Gujarati or Malayali mess, had been one of the fav destinations of college students, bachelor IT guys or anybody with meagre resources. Consistent like McDonald’s. Fixed menu thalis on a pre-fixed price. Yet, inherent to them is a great culinary divide. Gujrati thali would be a sacro-sanct vegetarian, while Malyali platter would be spiciest extreme non-vegetarian cuisines, the blasphemic ‘beef kebabs’ to mention one.

I belong to a weird Shakta Brahmin family, where we stinkingly indulge on mutton and fish, with selective prohibition of chicken/egg/garlic/onion, and beef/pork. Gradually, we incorporated chicken, egg, garlic and onion but beef and pork still remain elusive.

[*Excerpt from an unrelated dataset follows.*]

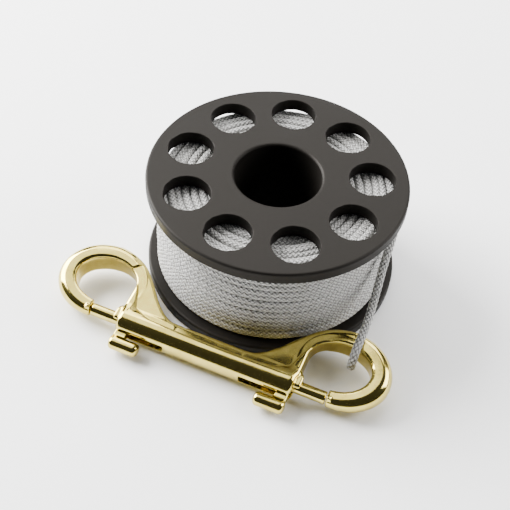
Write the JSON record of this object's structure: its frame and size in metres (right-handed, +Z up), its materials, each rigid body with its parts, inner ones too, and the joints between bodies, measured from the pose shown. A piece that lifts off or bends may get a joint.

Once my seemingly orthodox Brahmin dad was invited to ‘Bakr-id‘ ceremony by his office colleague. This was a ‘dharma-sankat’ (religious dilemma) since brahmins never refuse a food-invite and can’t eat in muslim platter in my hometown. Entire brahmin coterie had a closed-door meeting in office, and decided not-to-go in consensus. As I saw my dad pacing back-and-forth, he suddenly asked me to join for a bike ride and sneakingly took me to ceremony where we found rest of the office already gobbling on mutton, some with remarkable ‘U’-shaped brahmin tilaka on forehead. And, all had a boisterous laugh, as I looked in awe!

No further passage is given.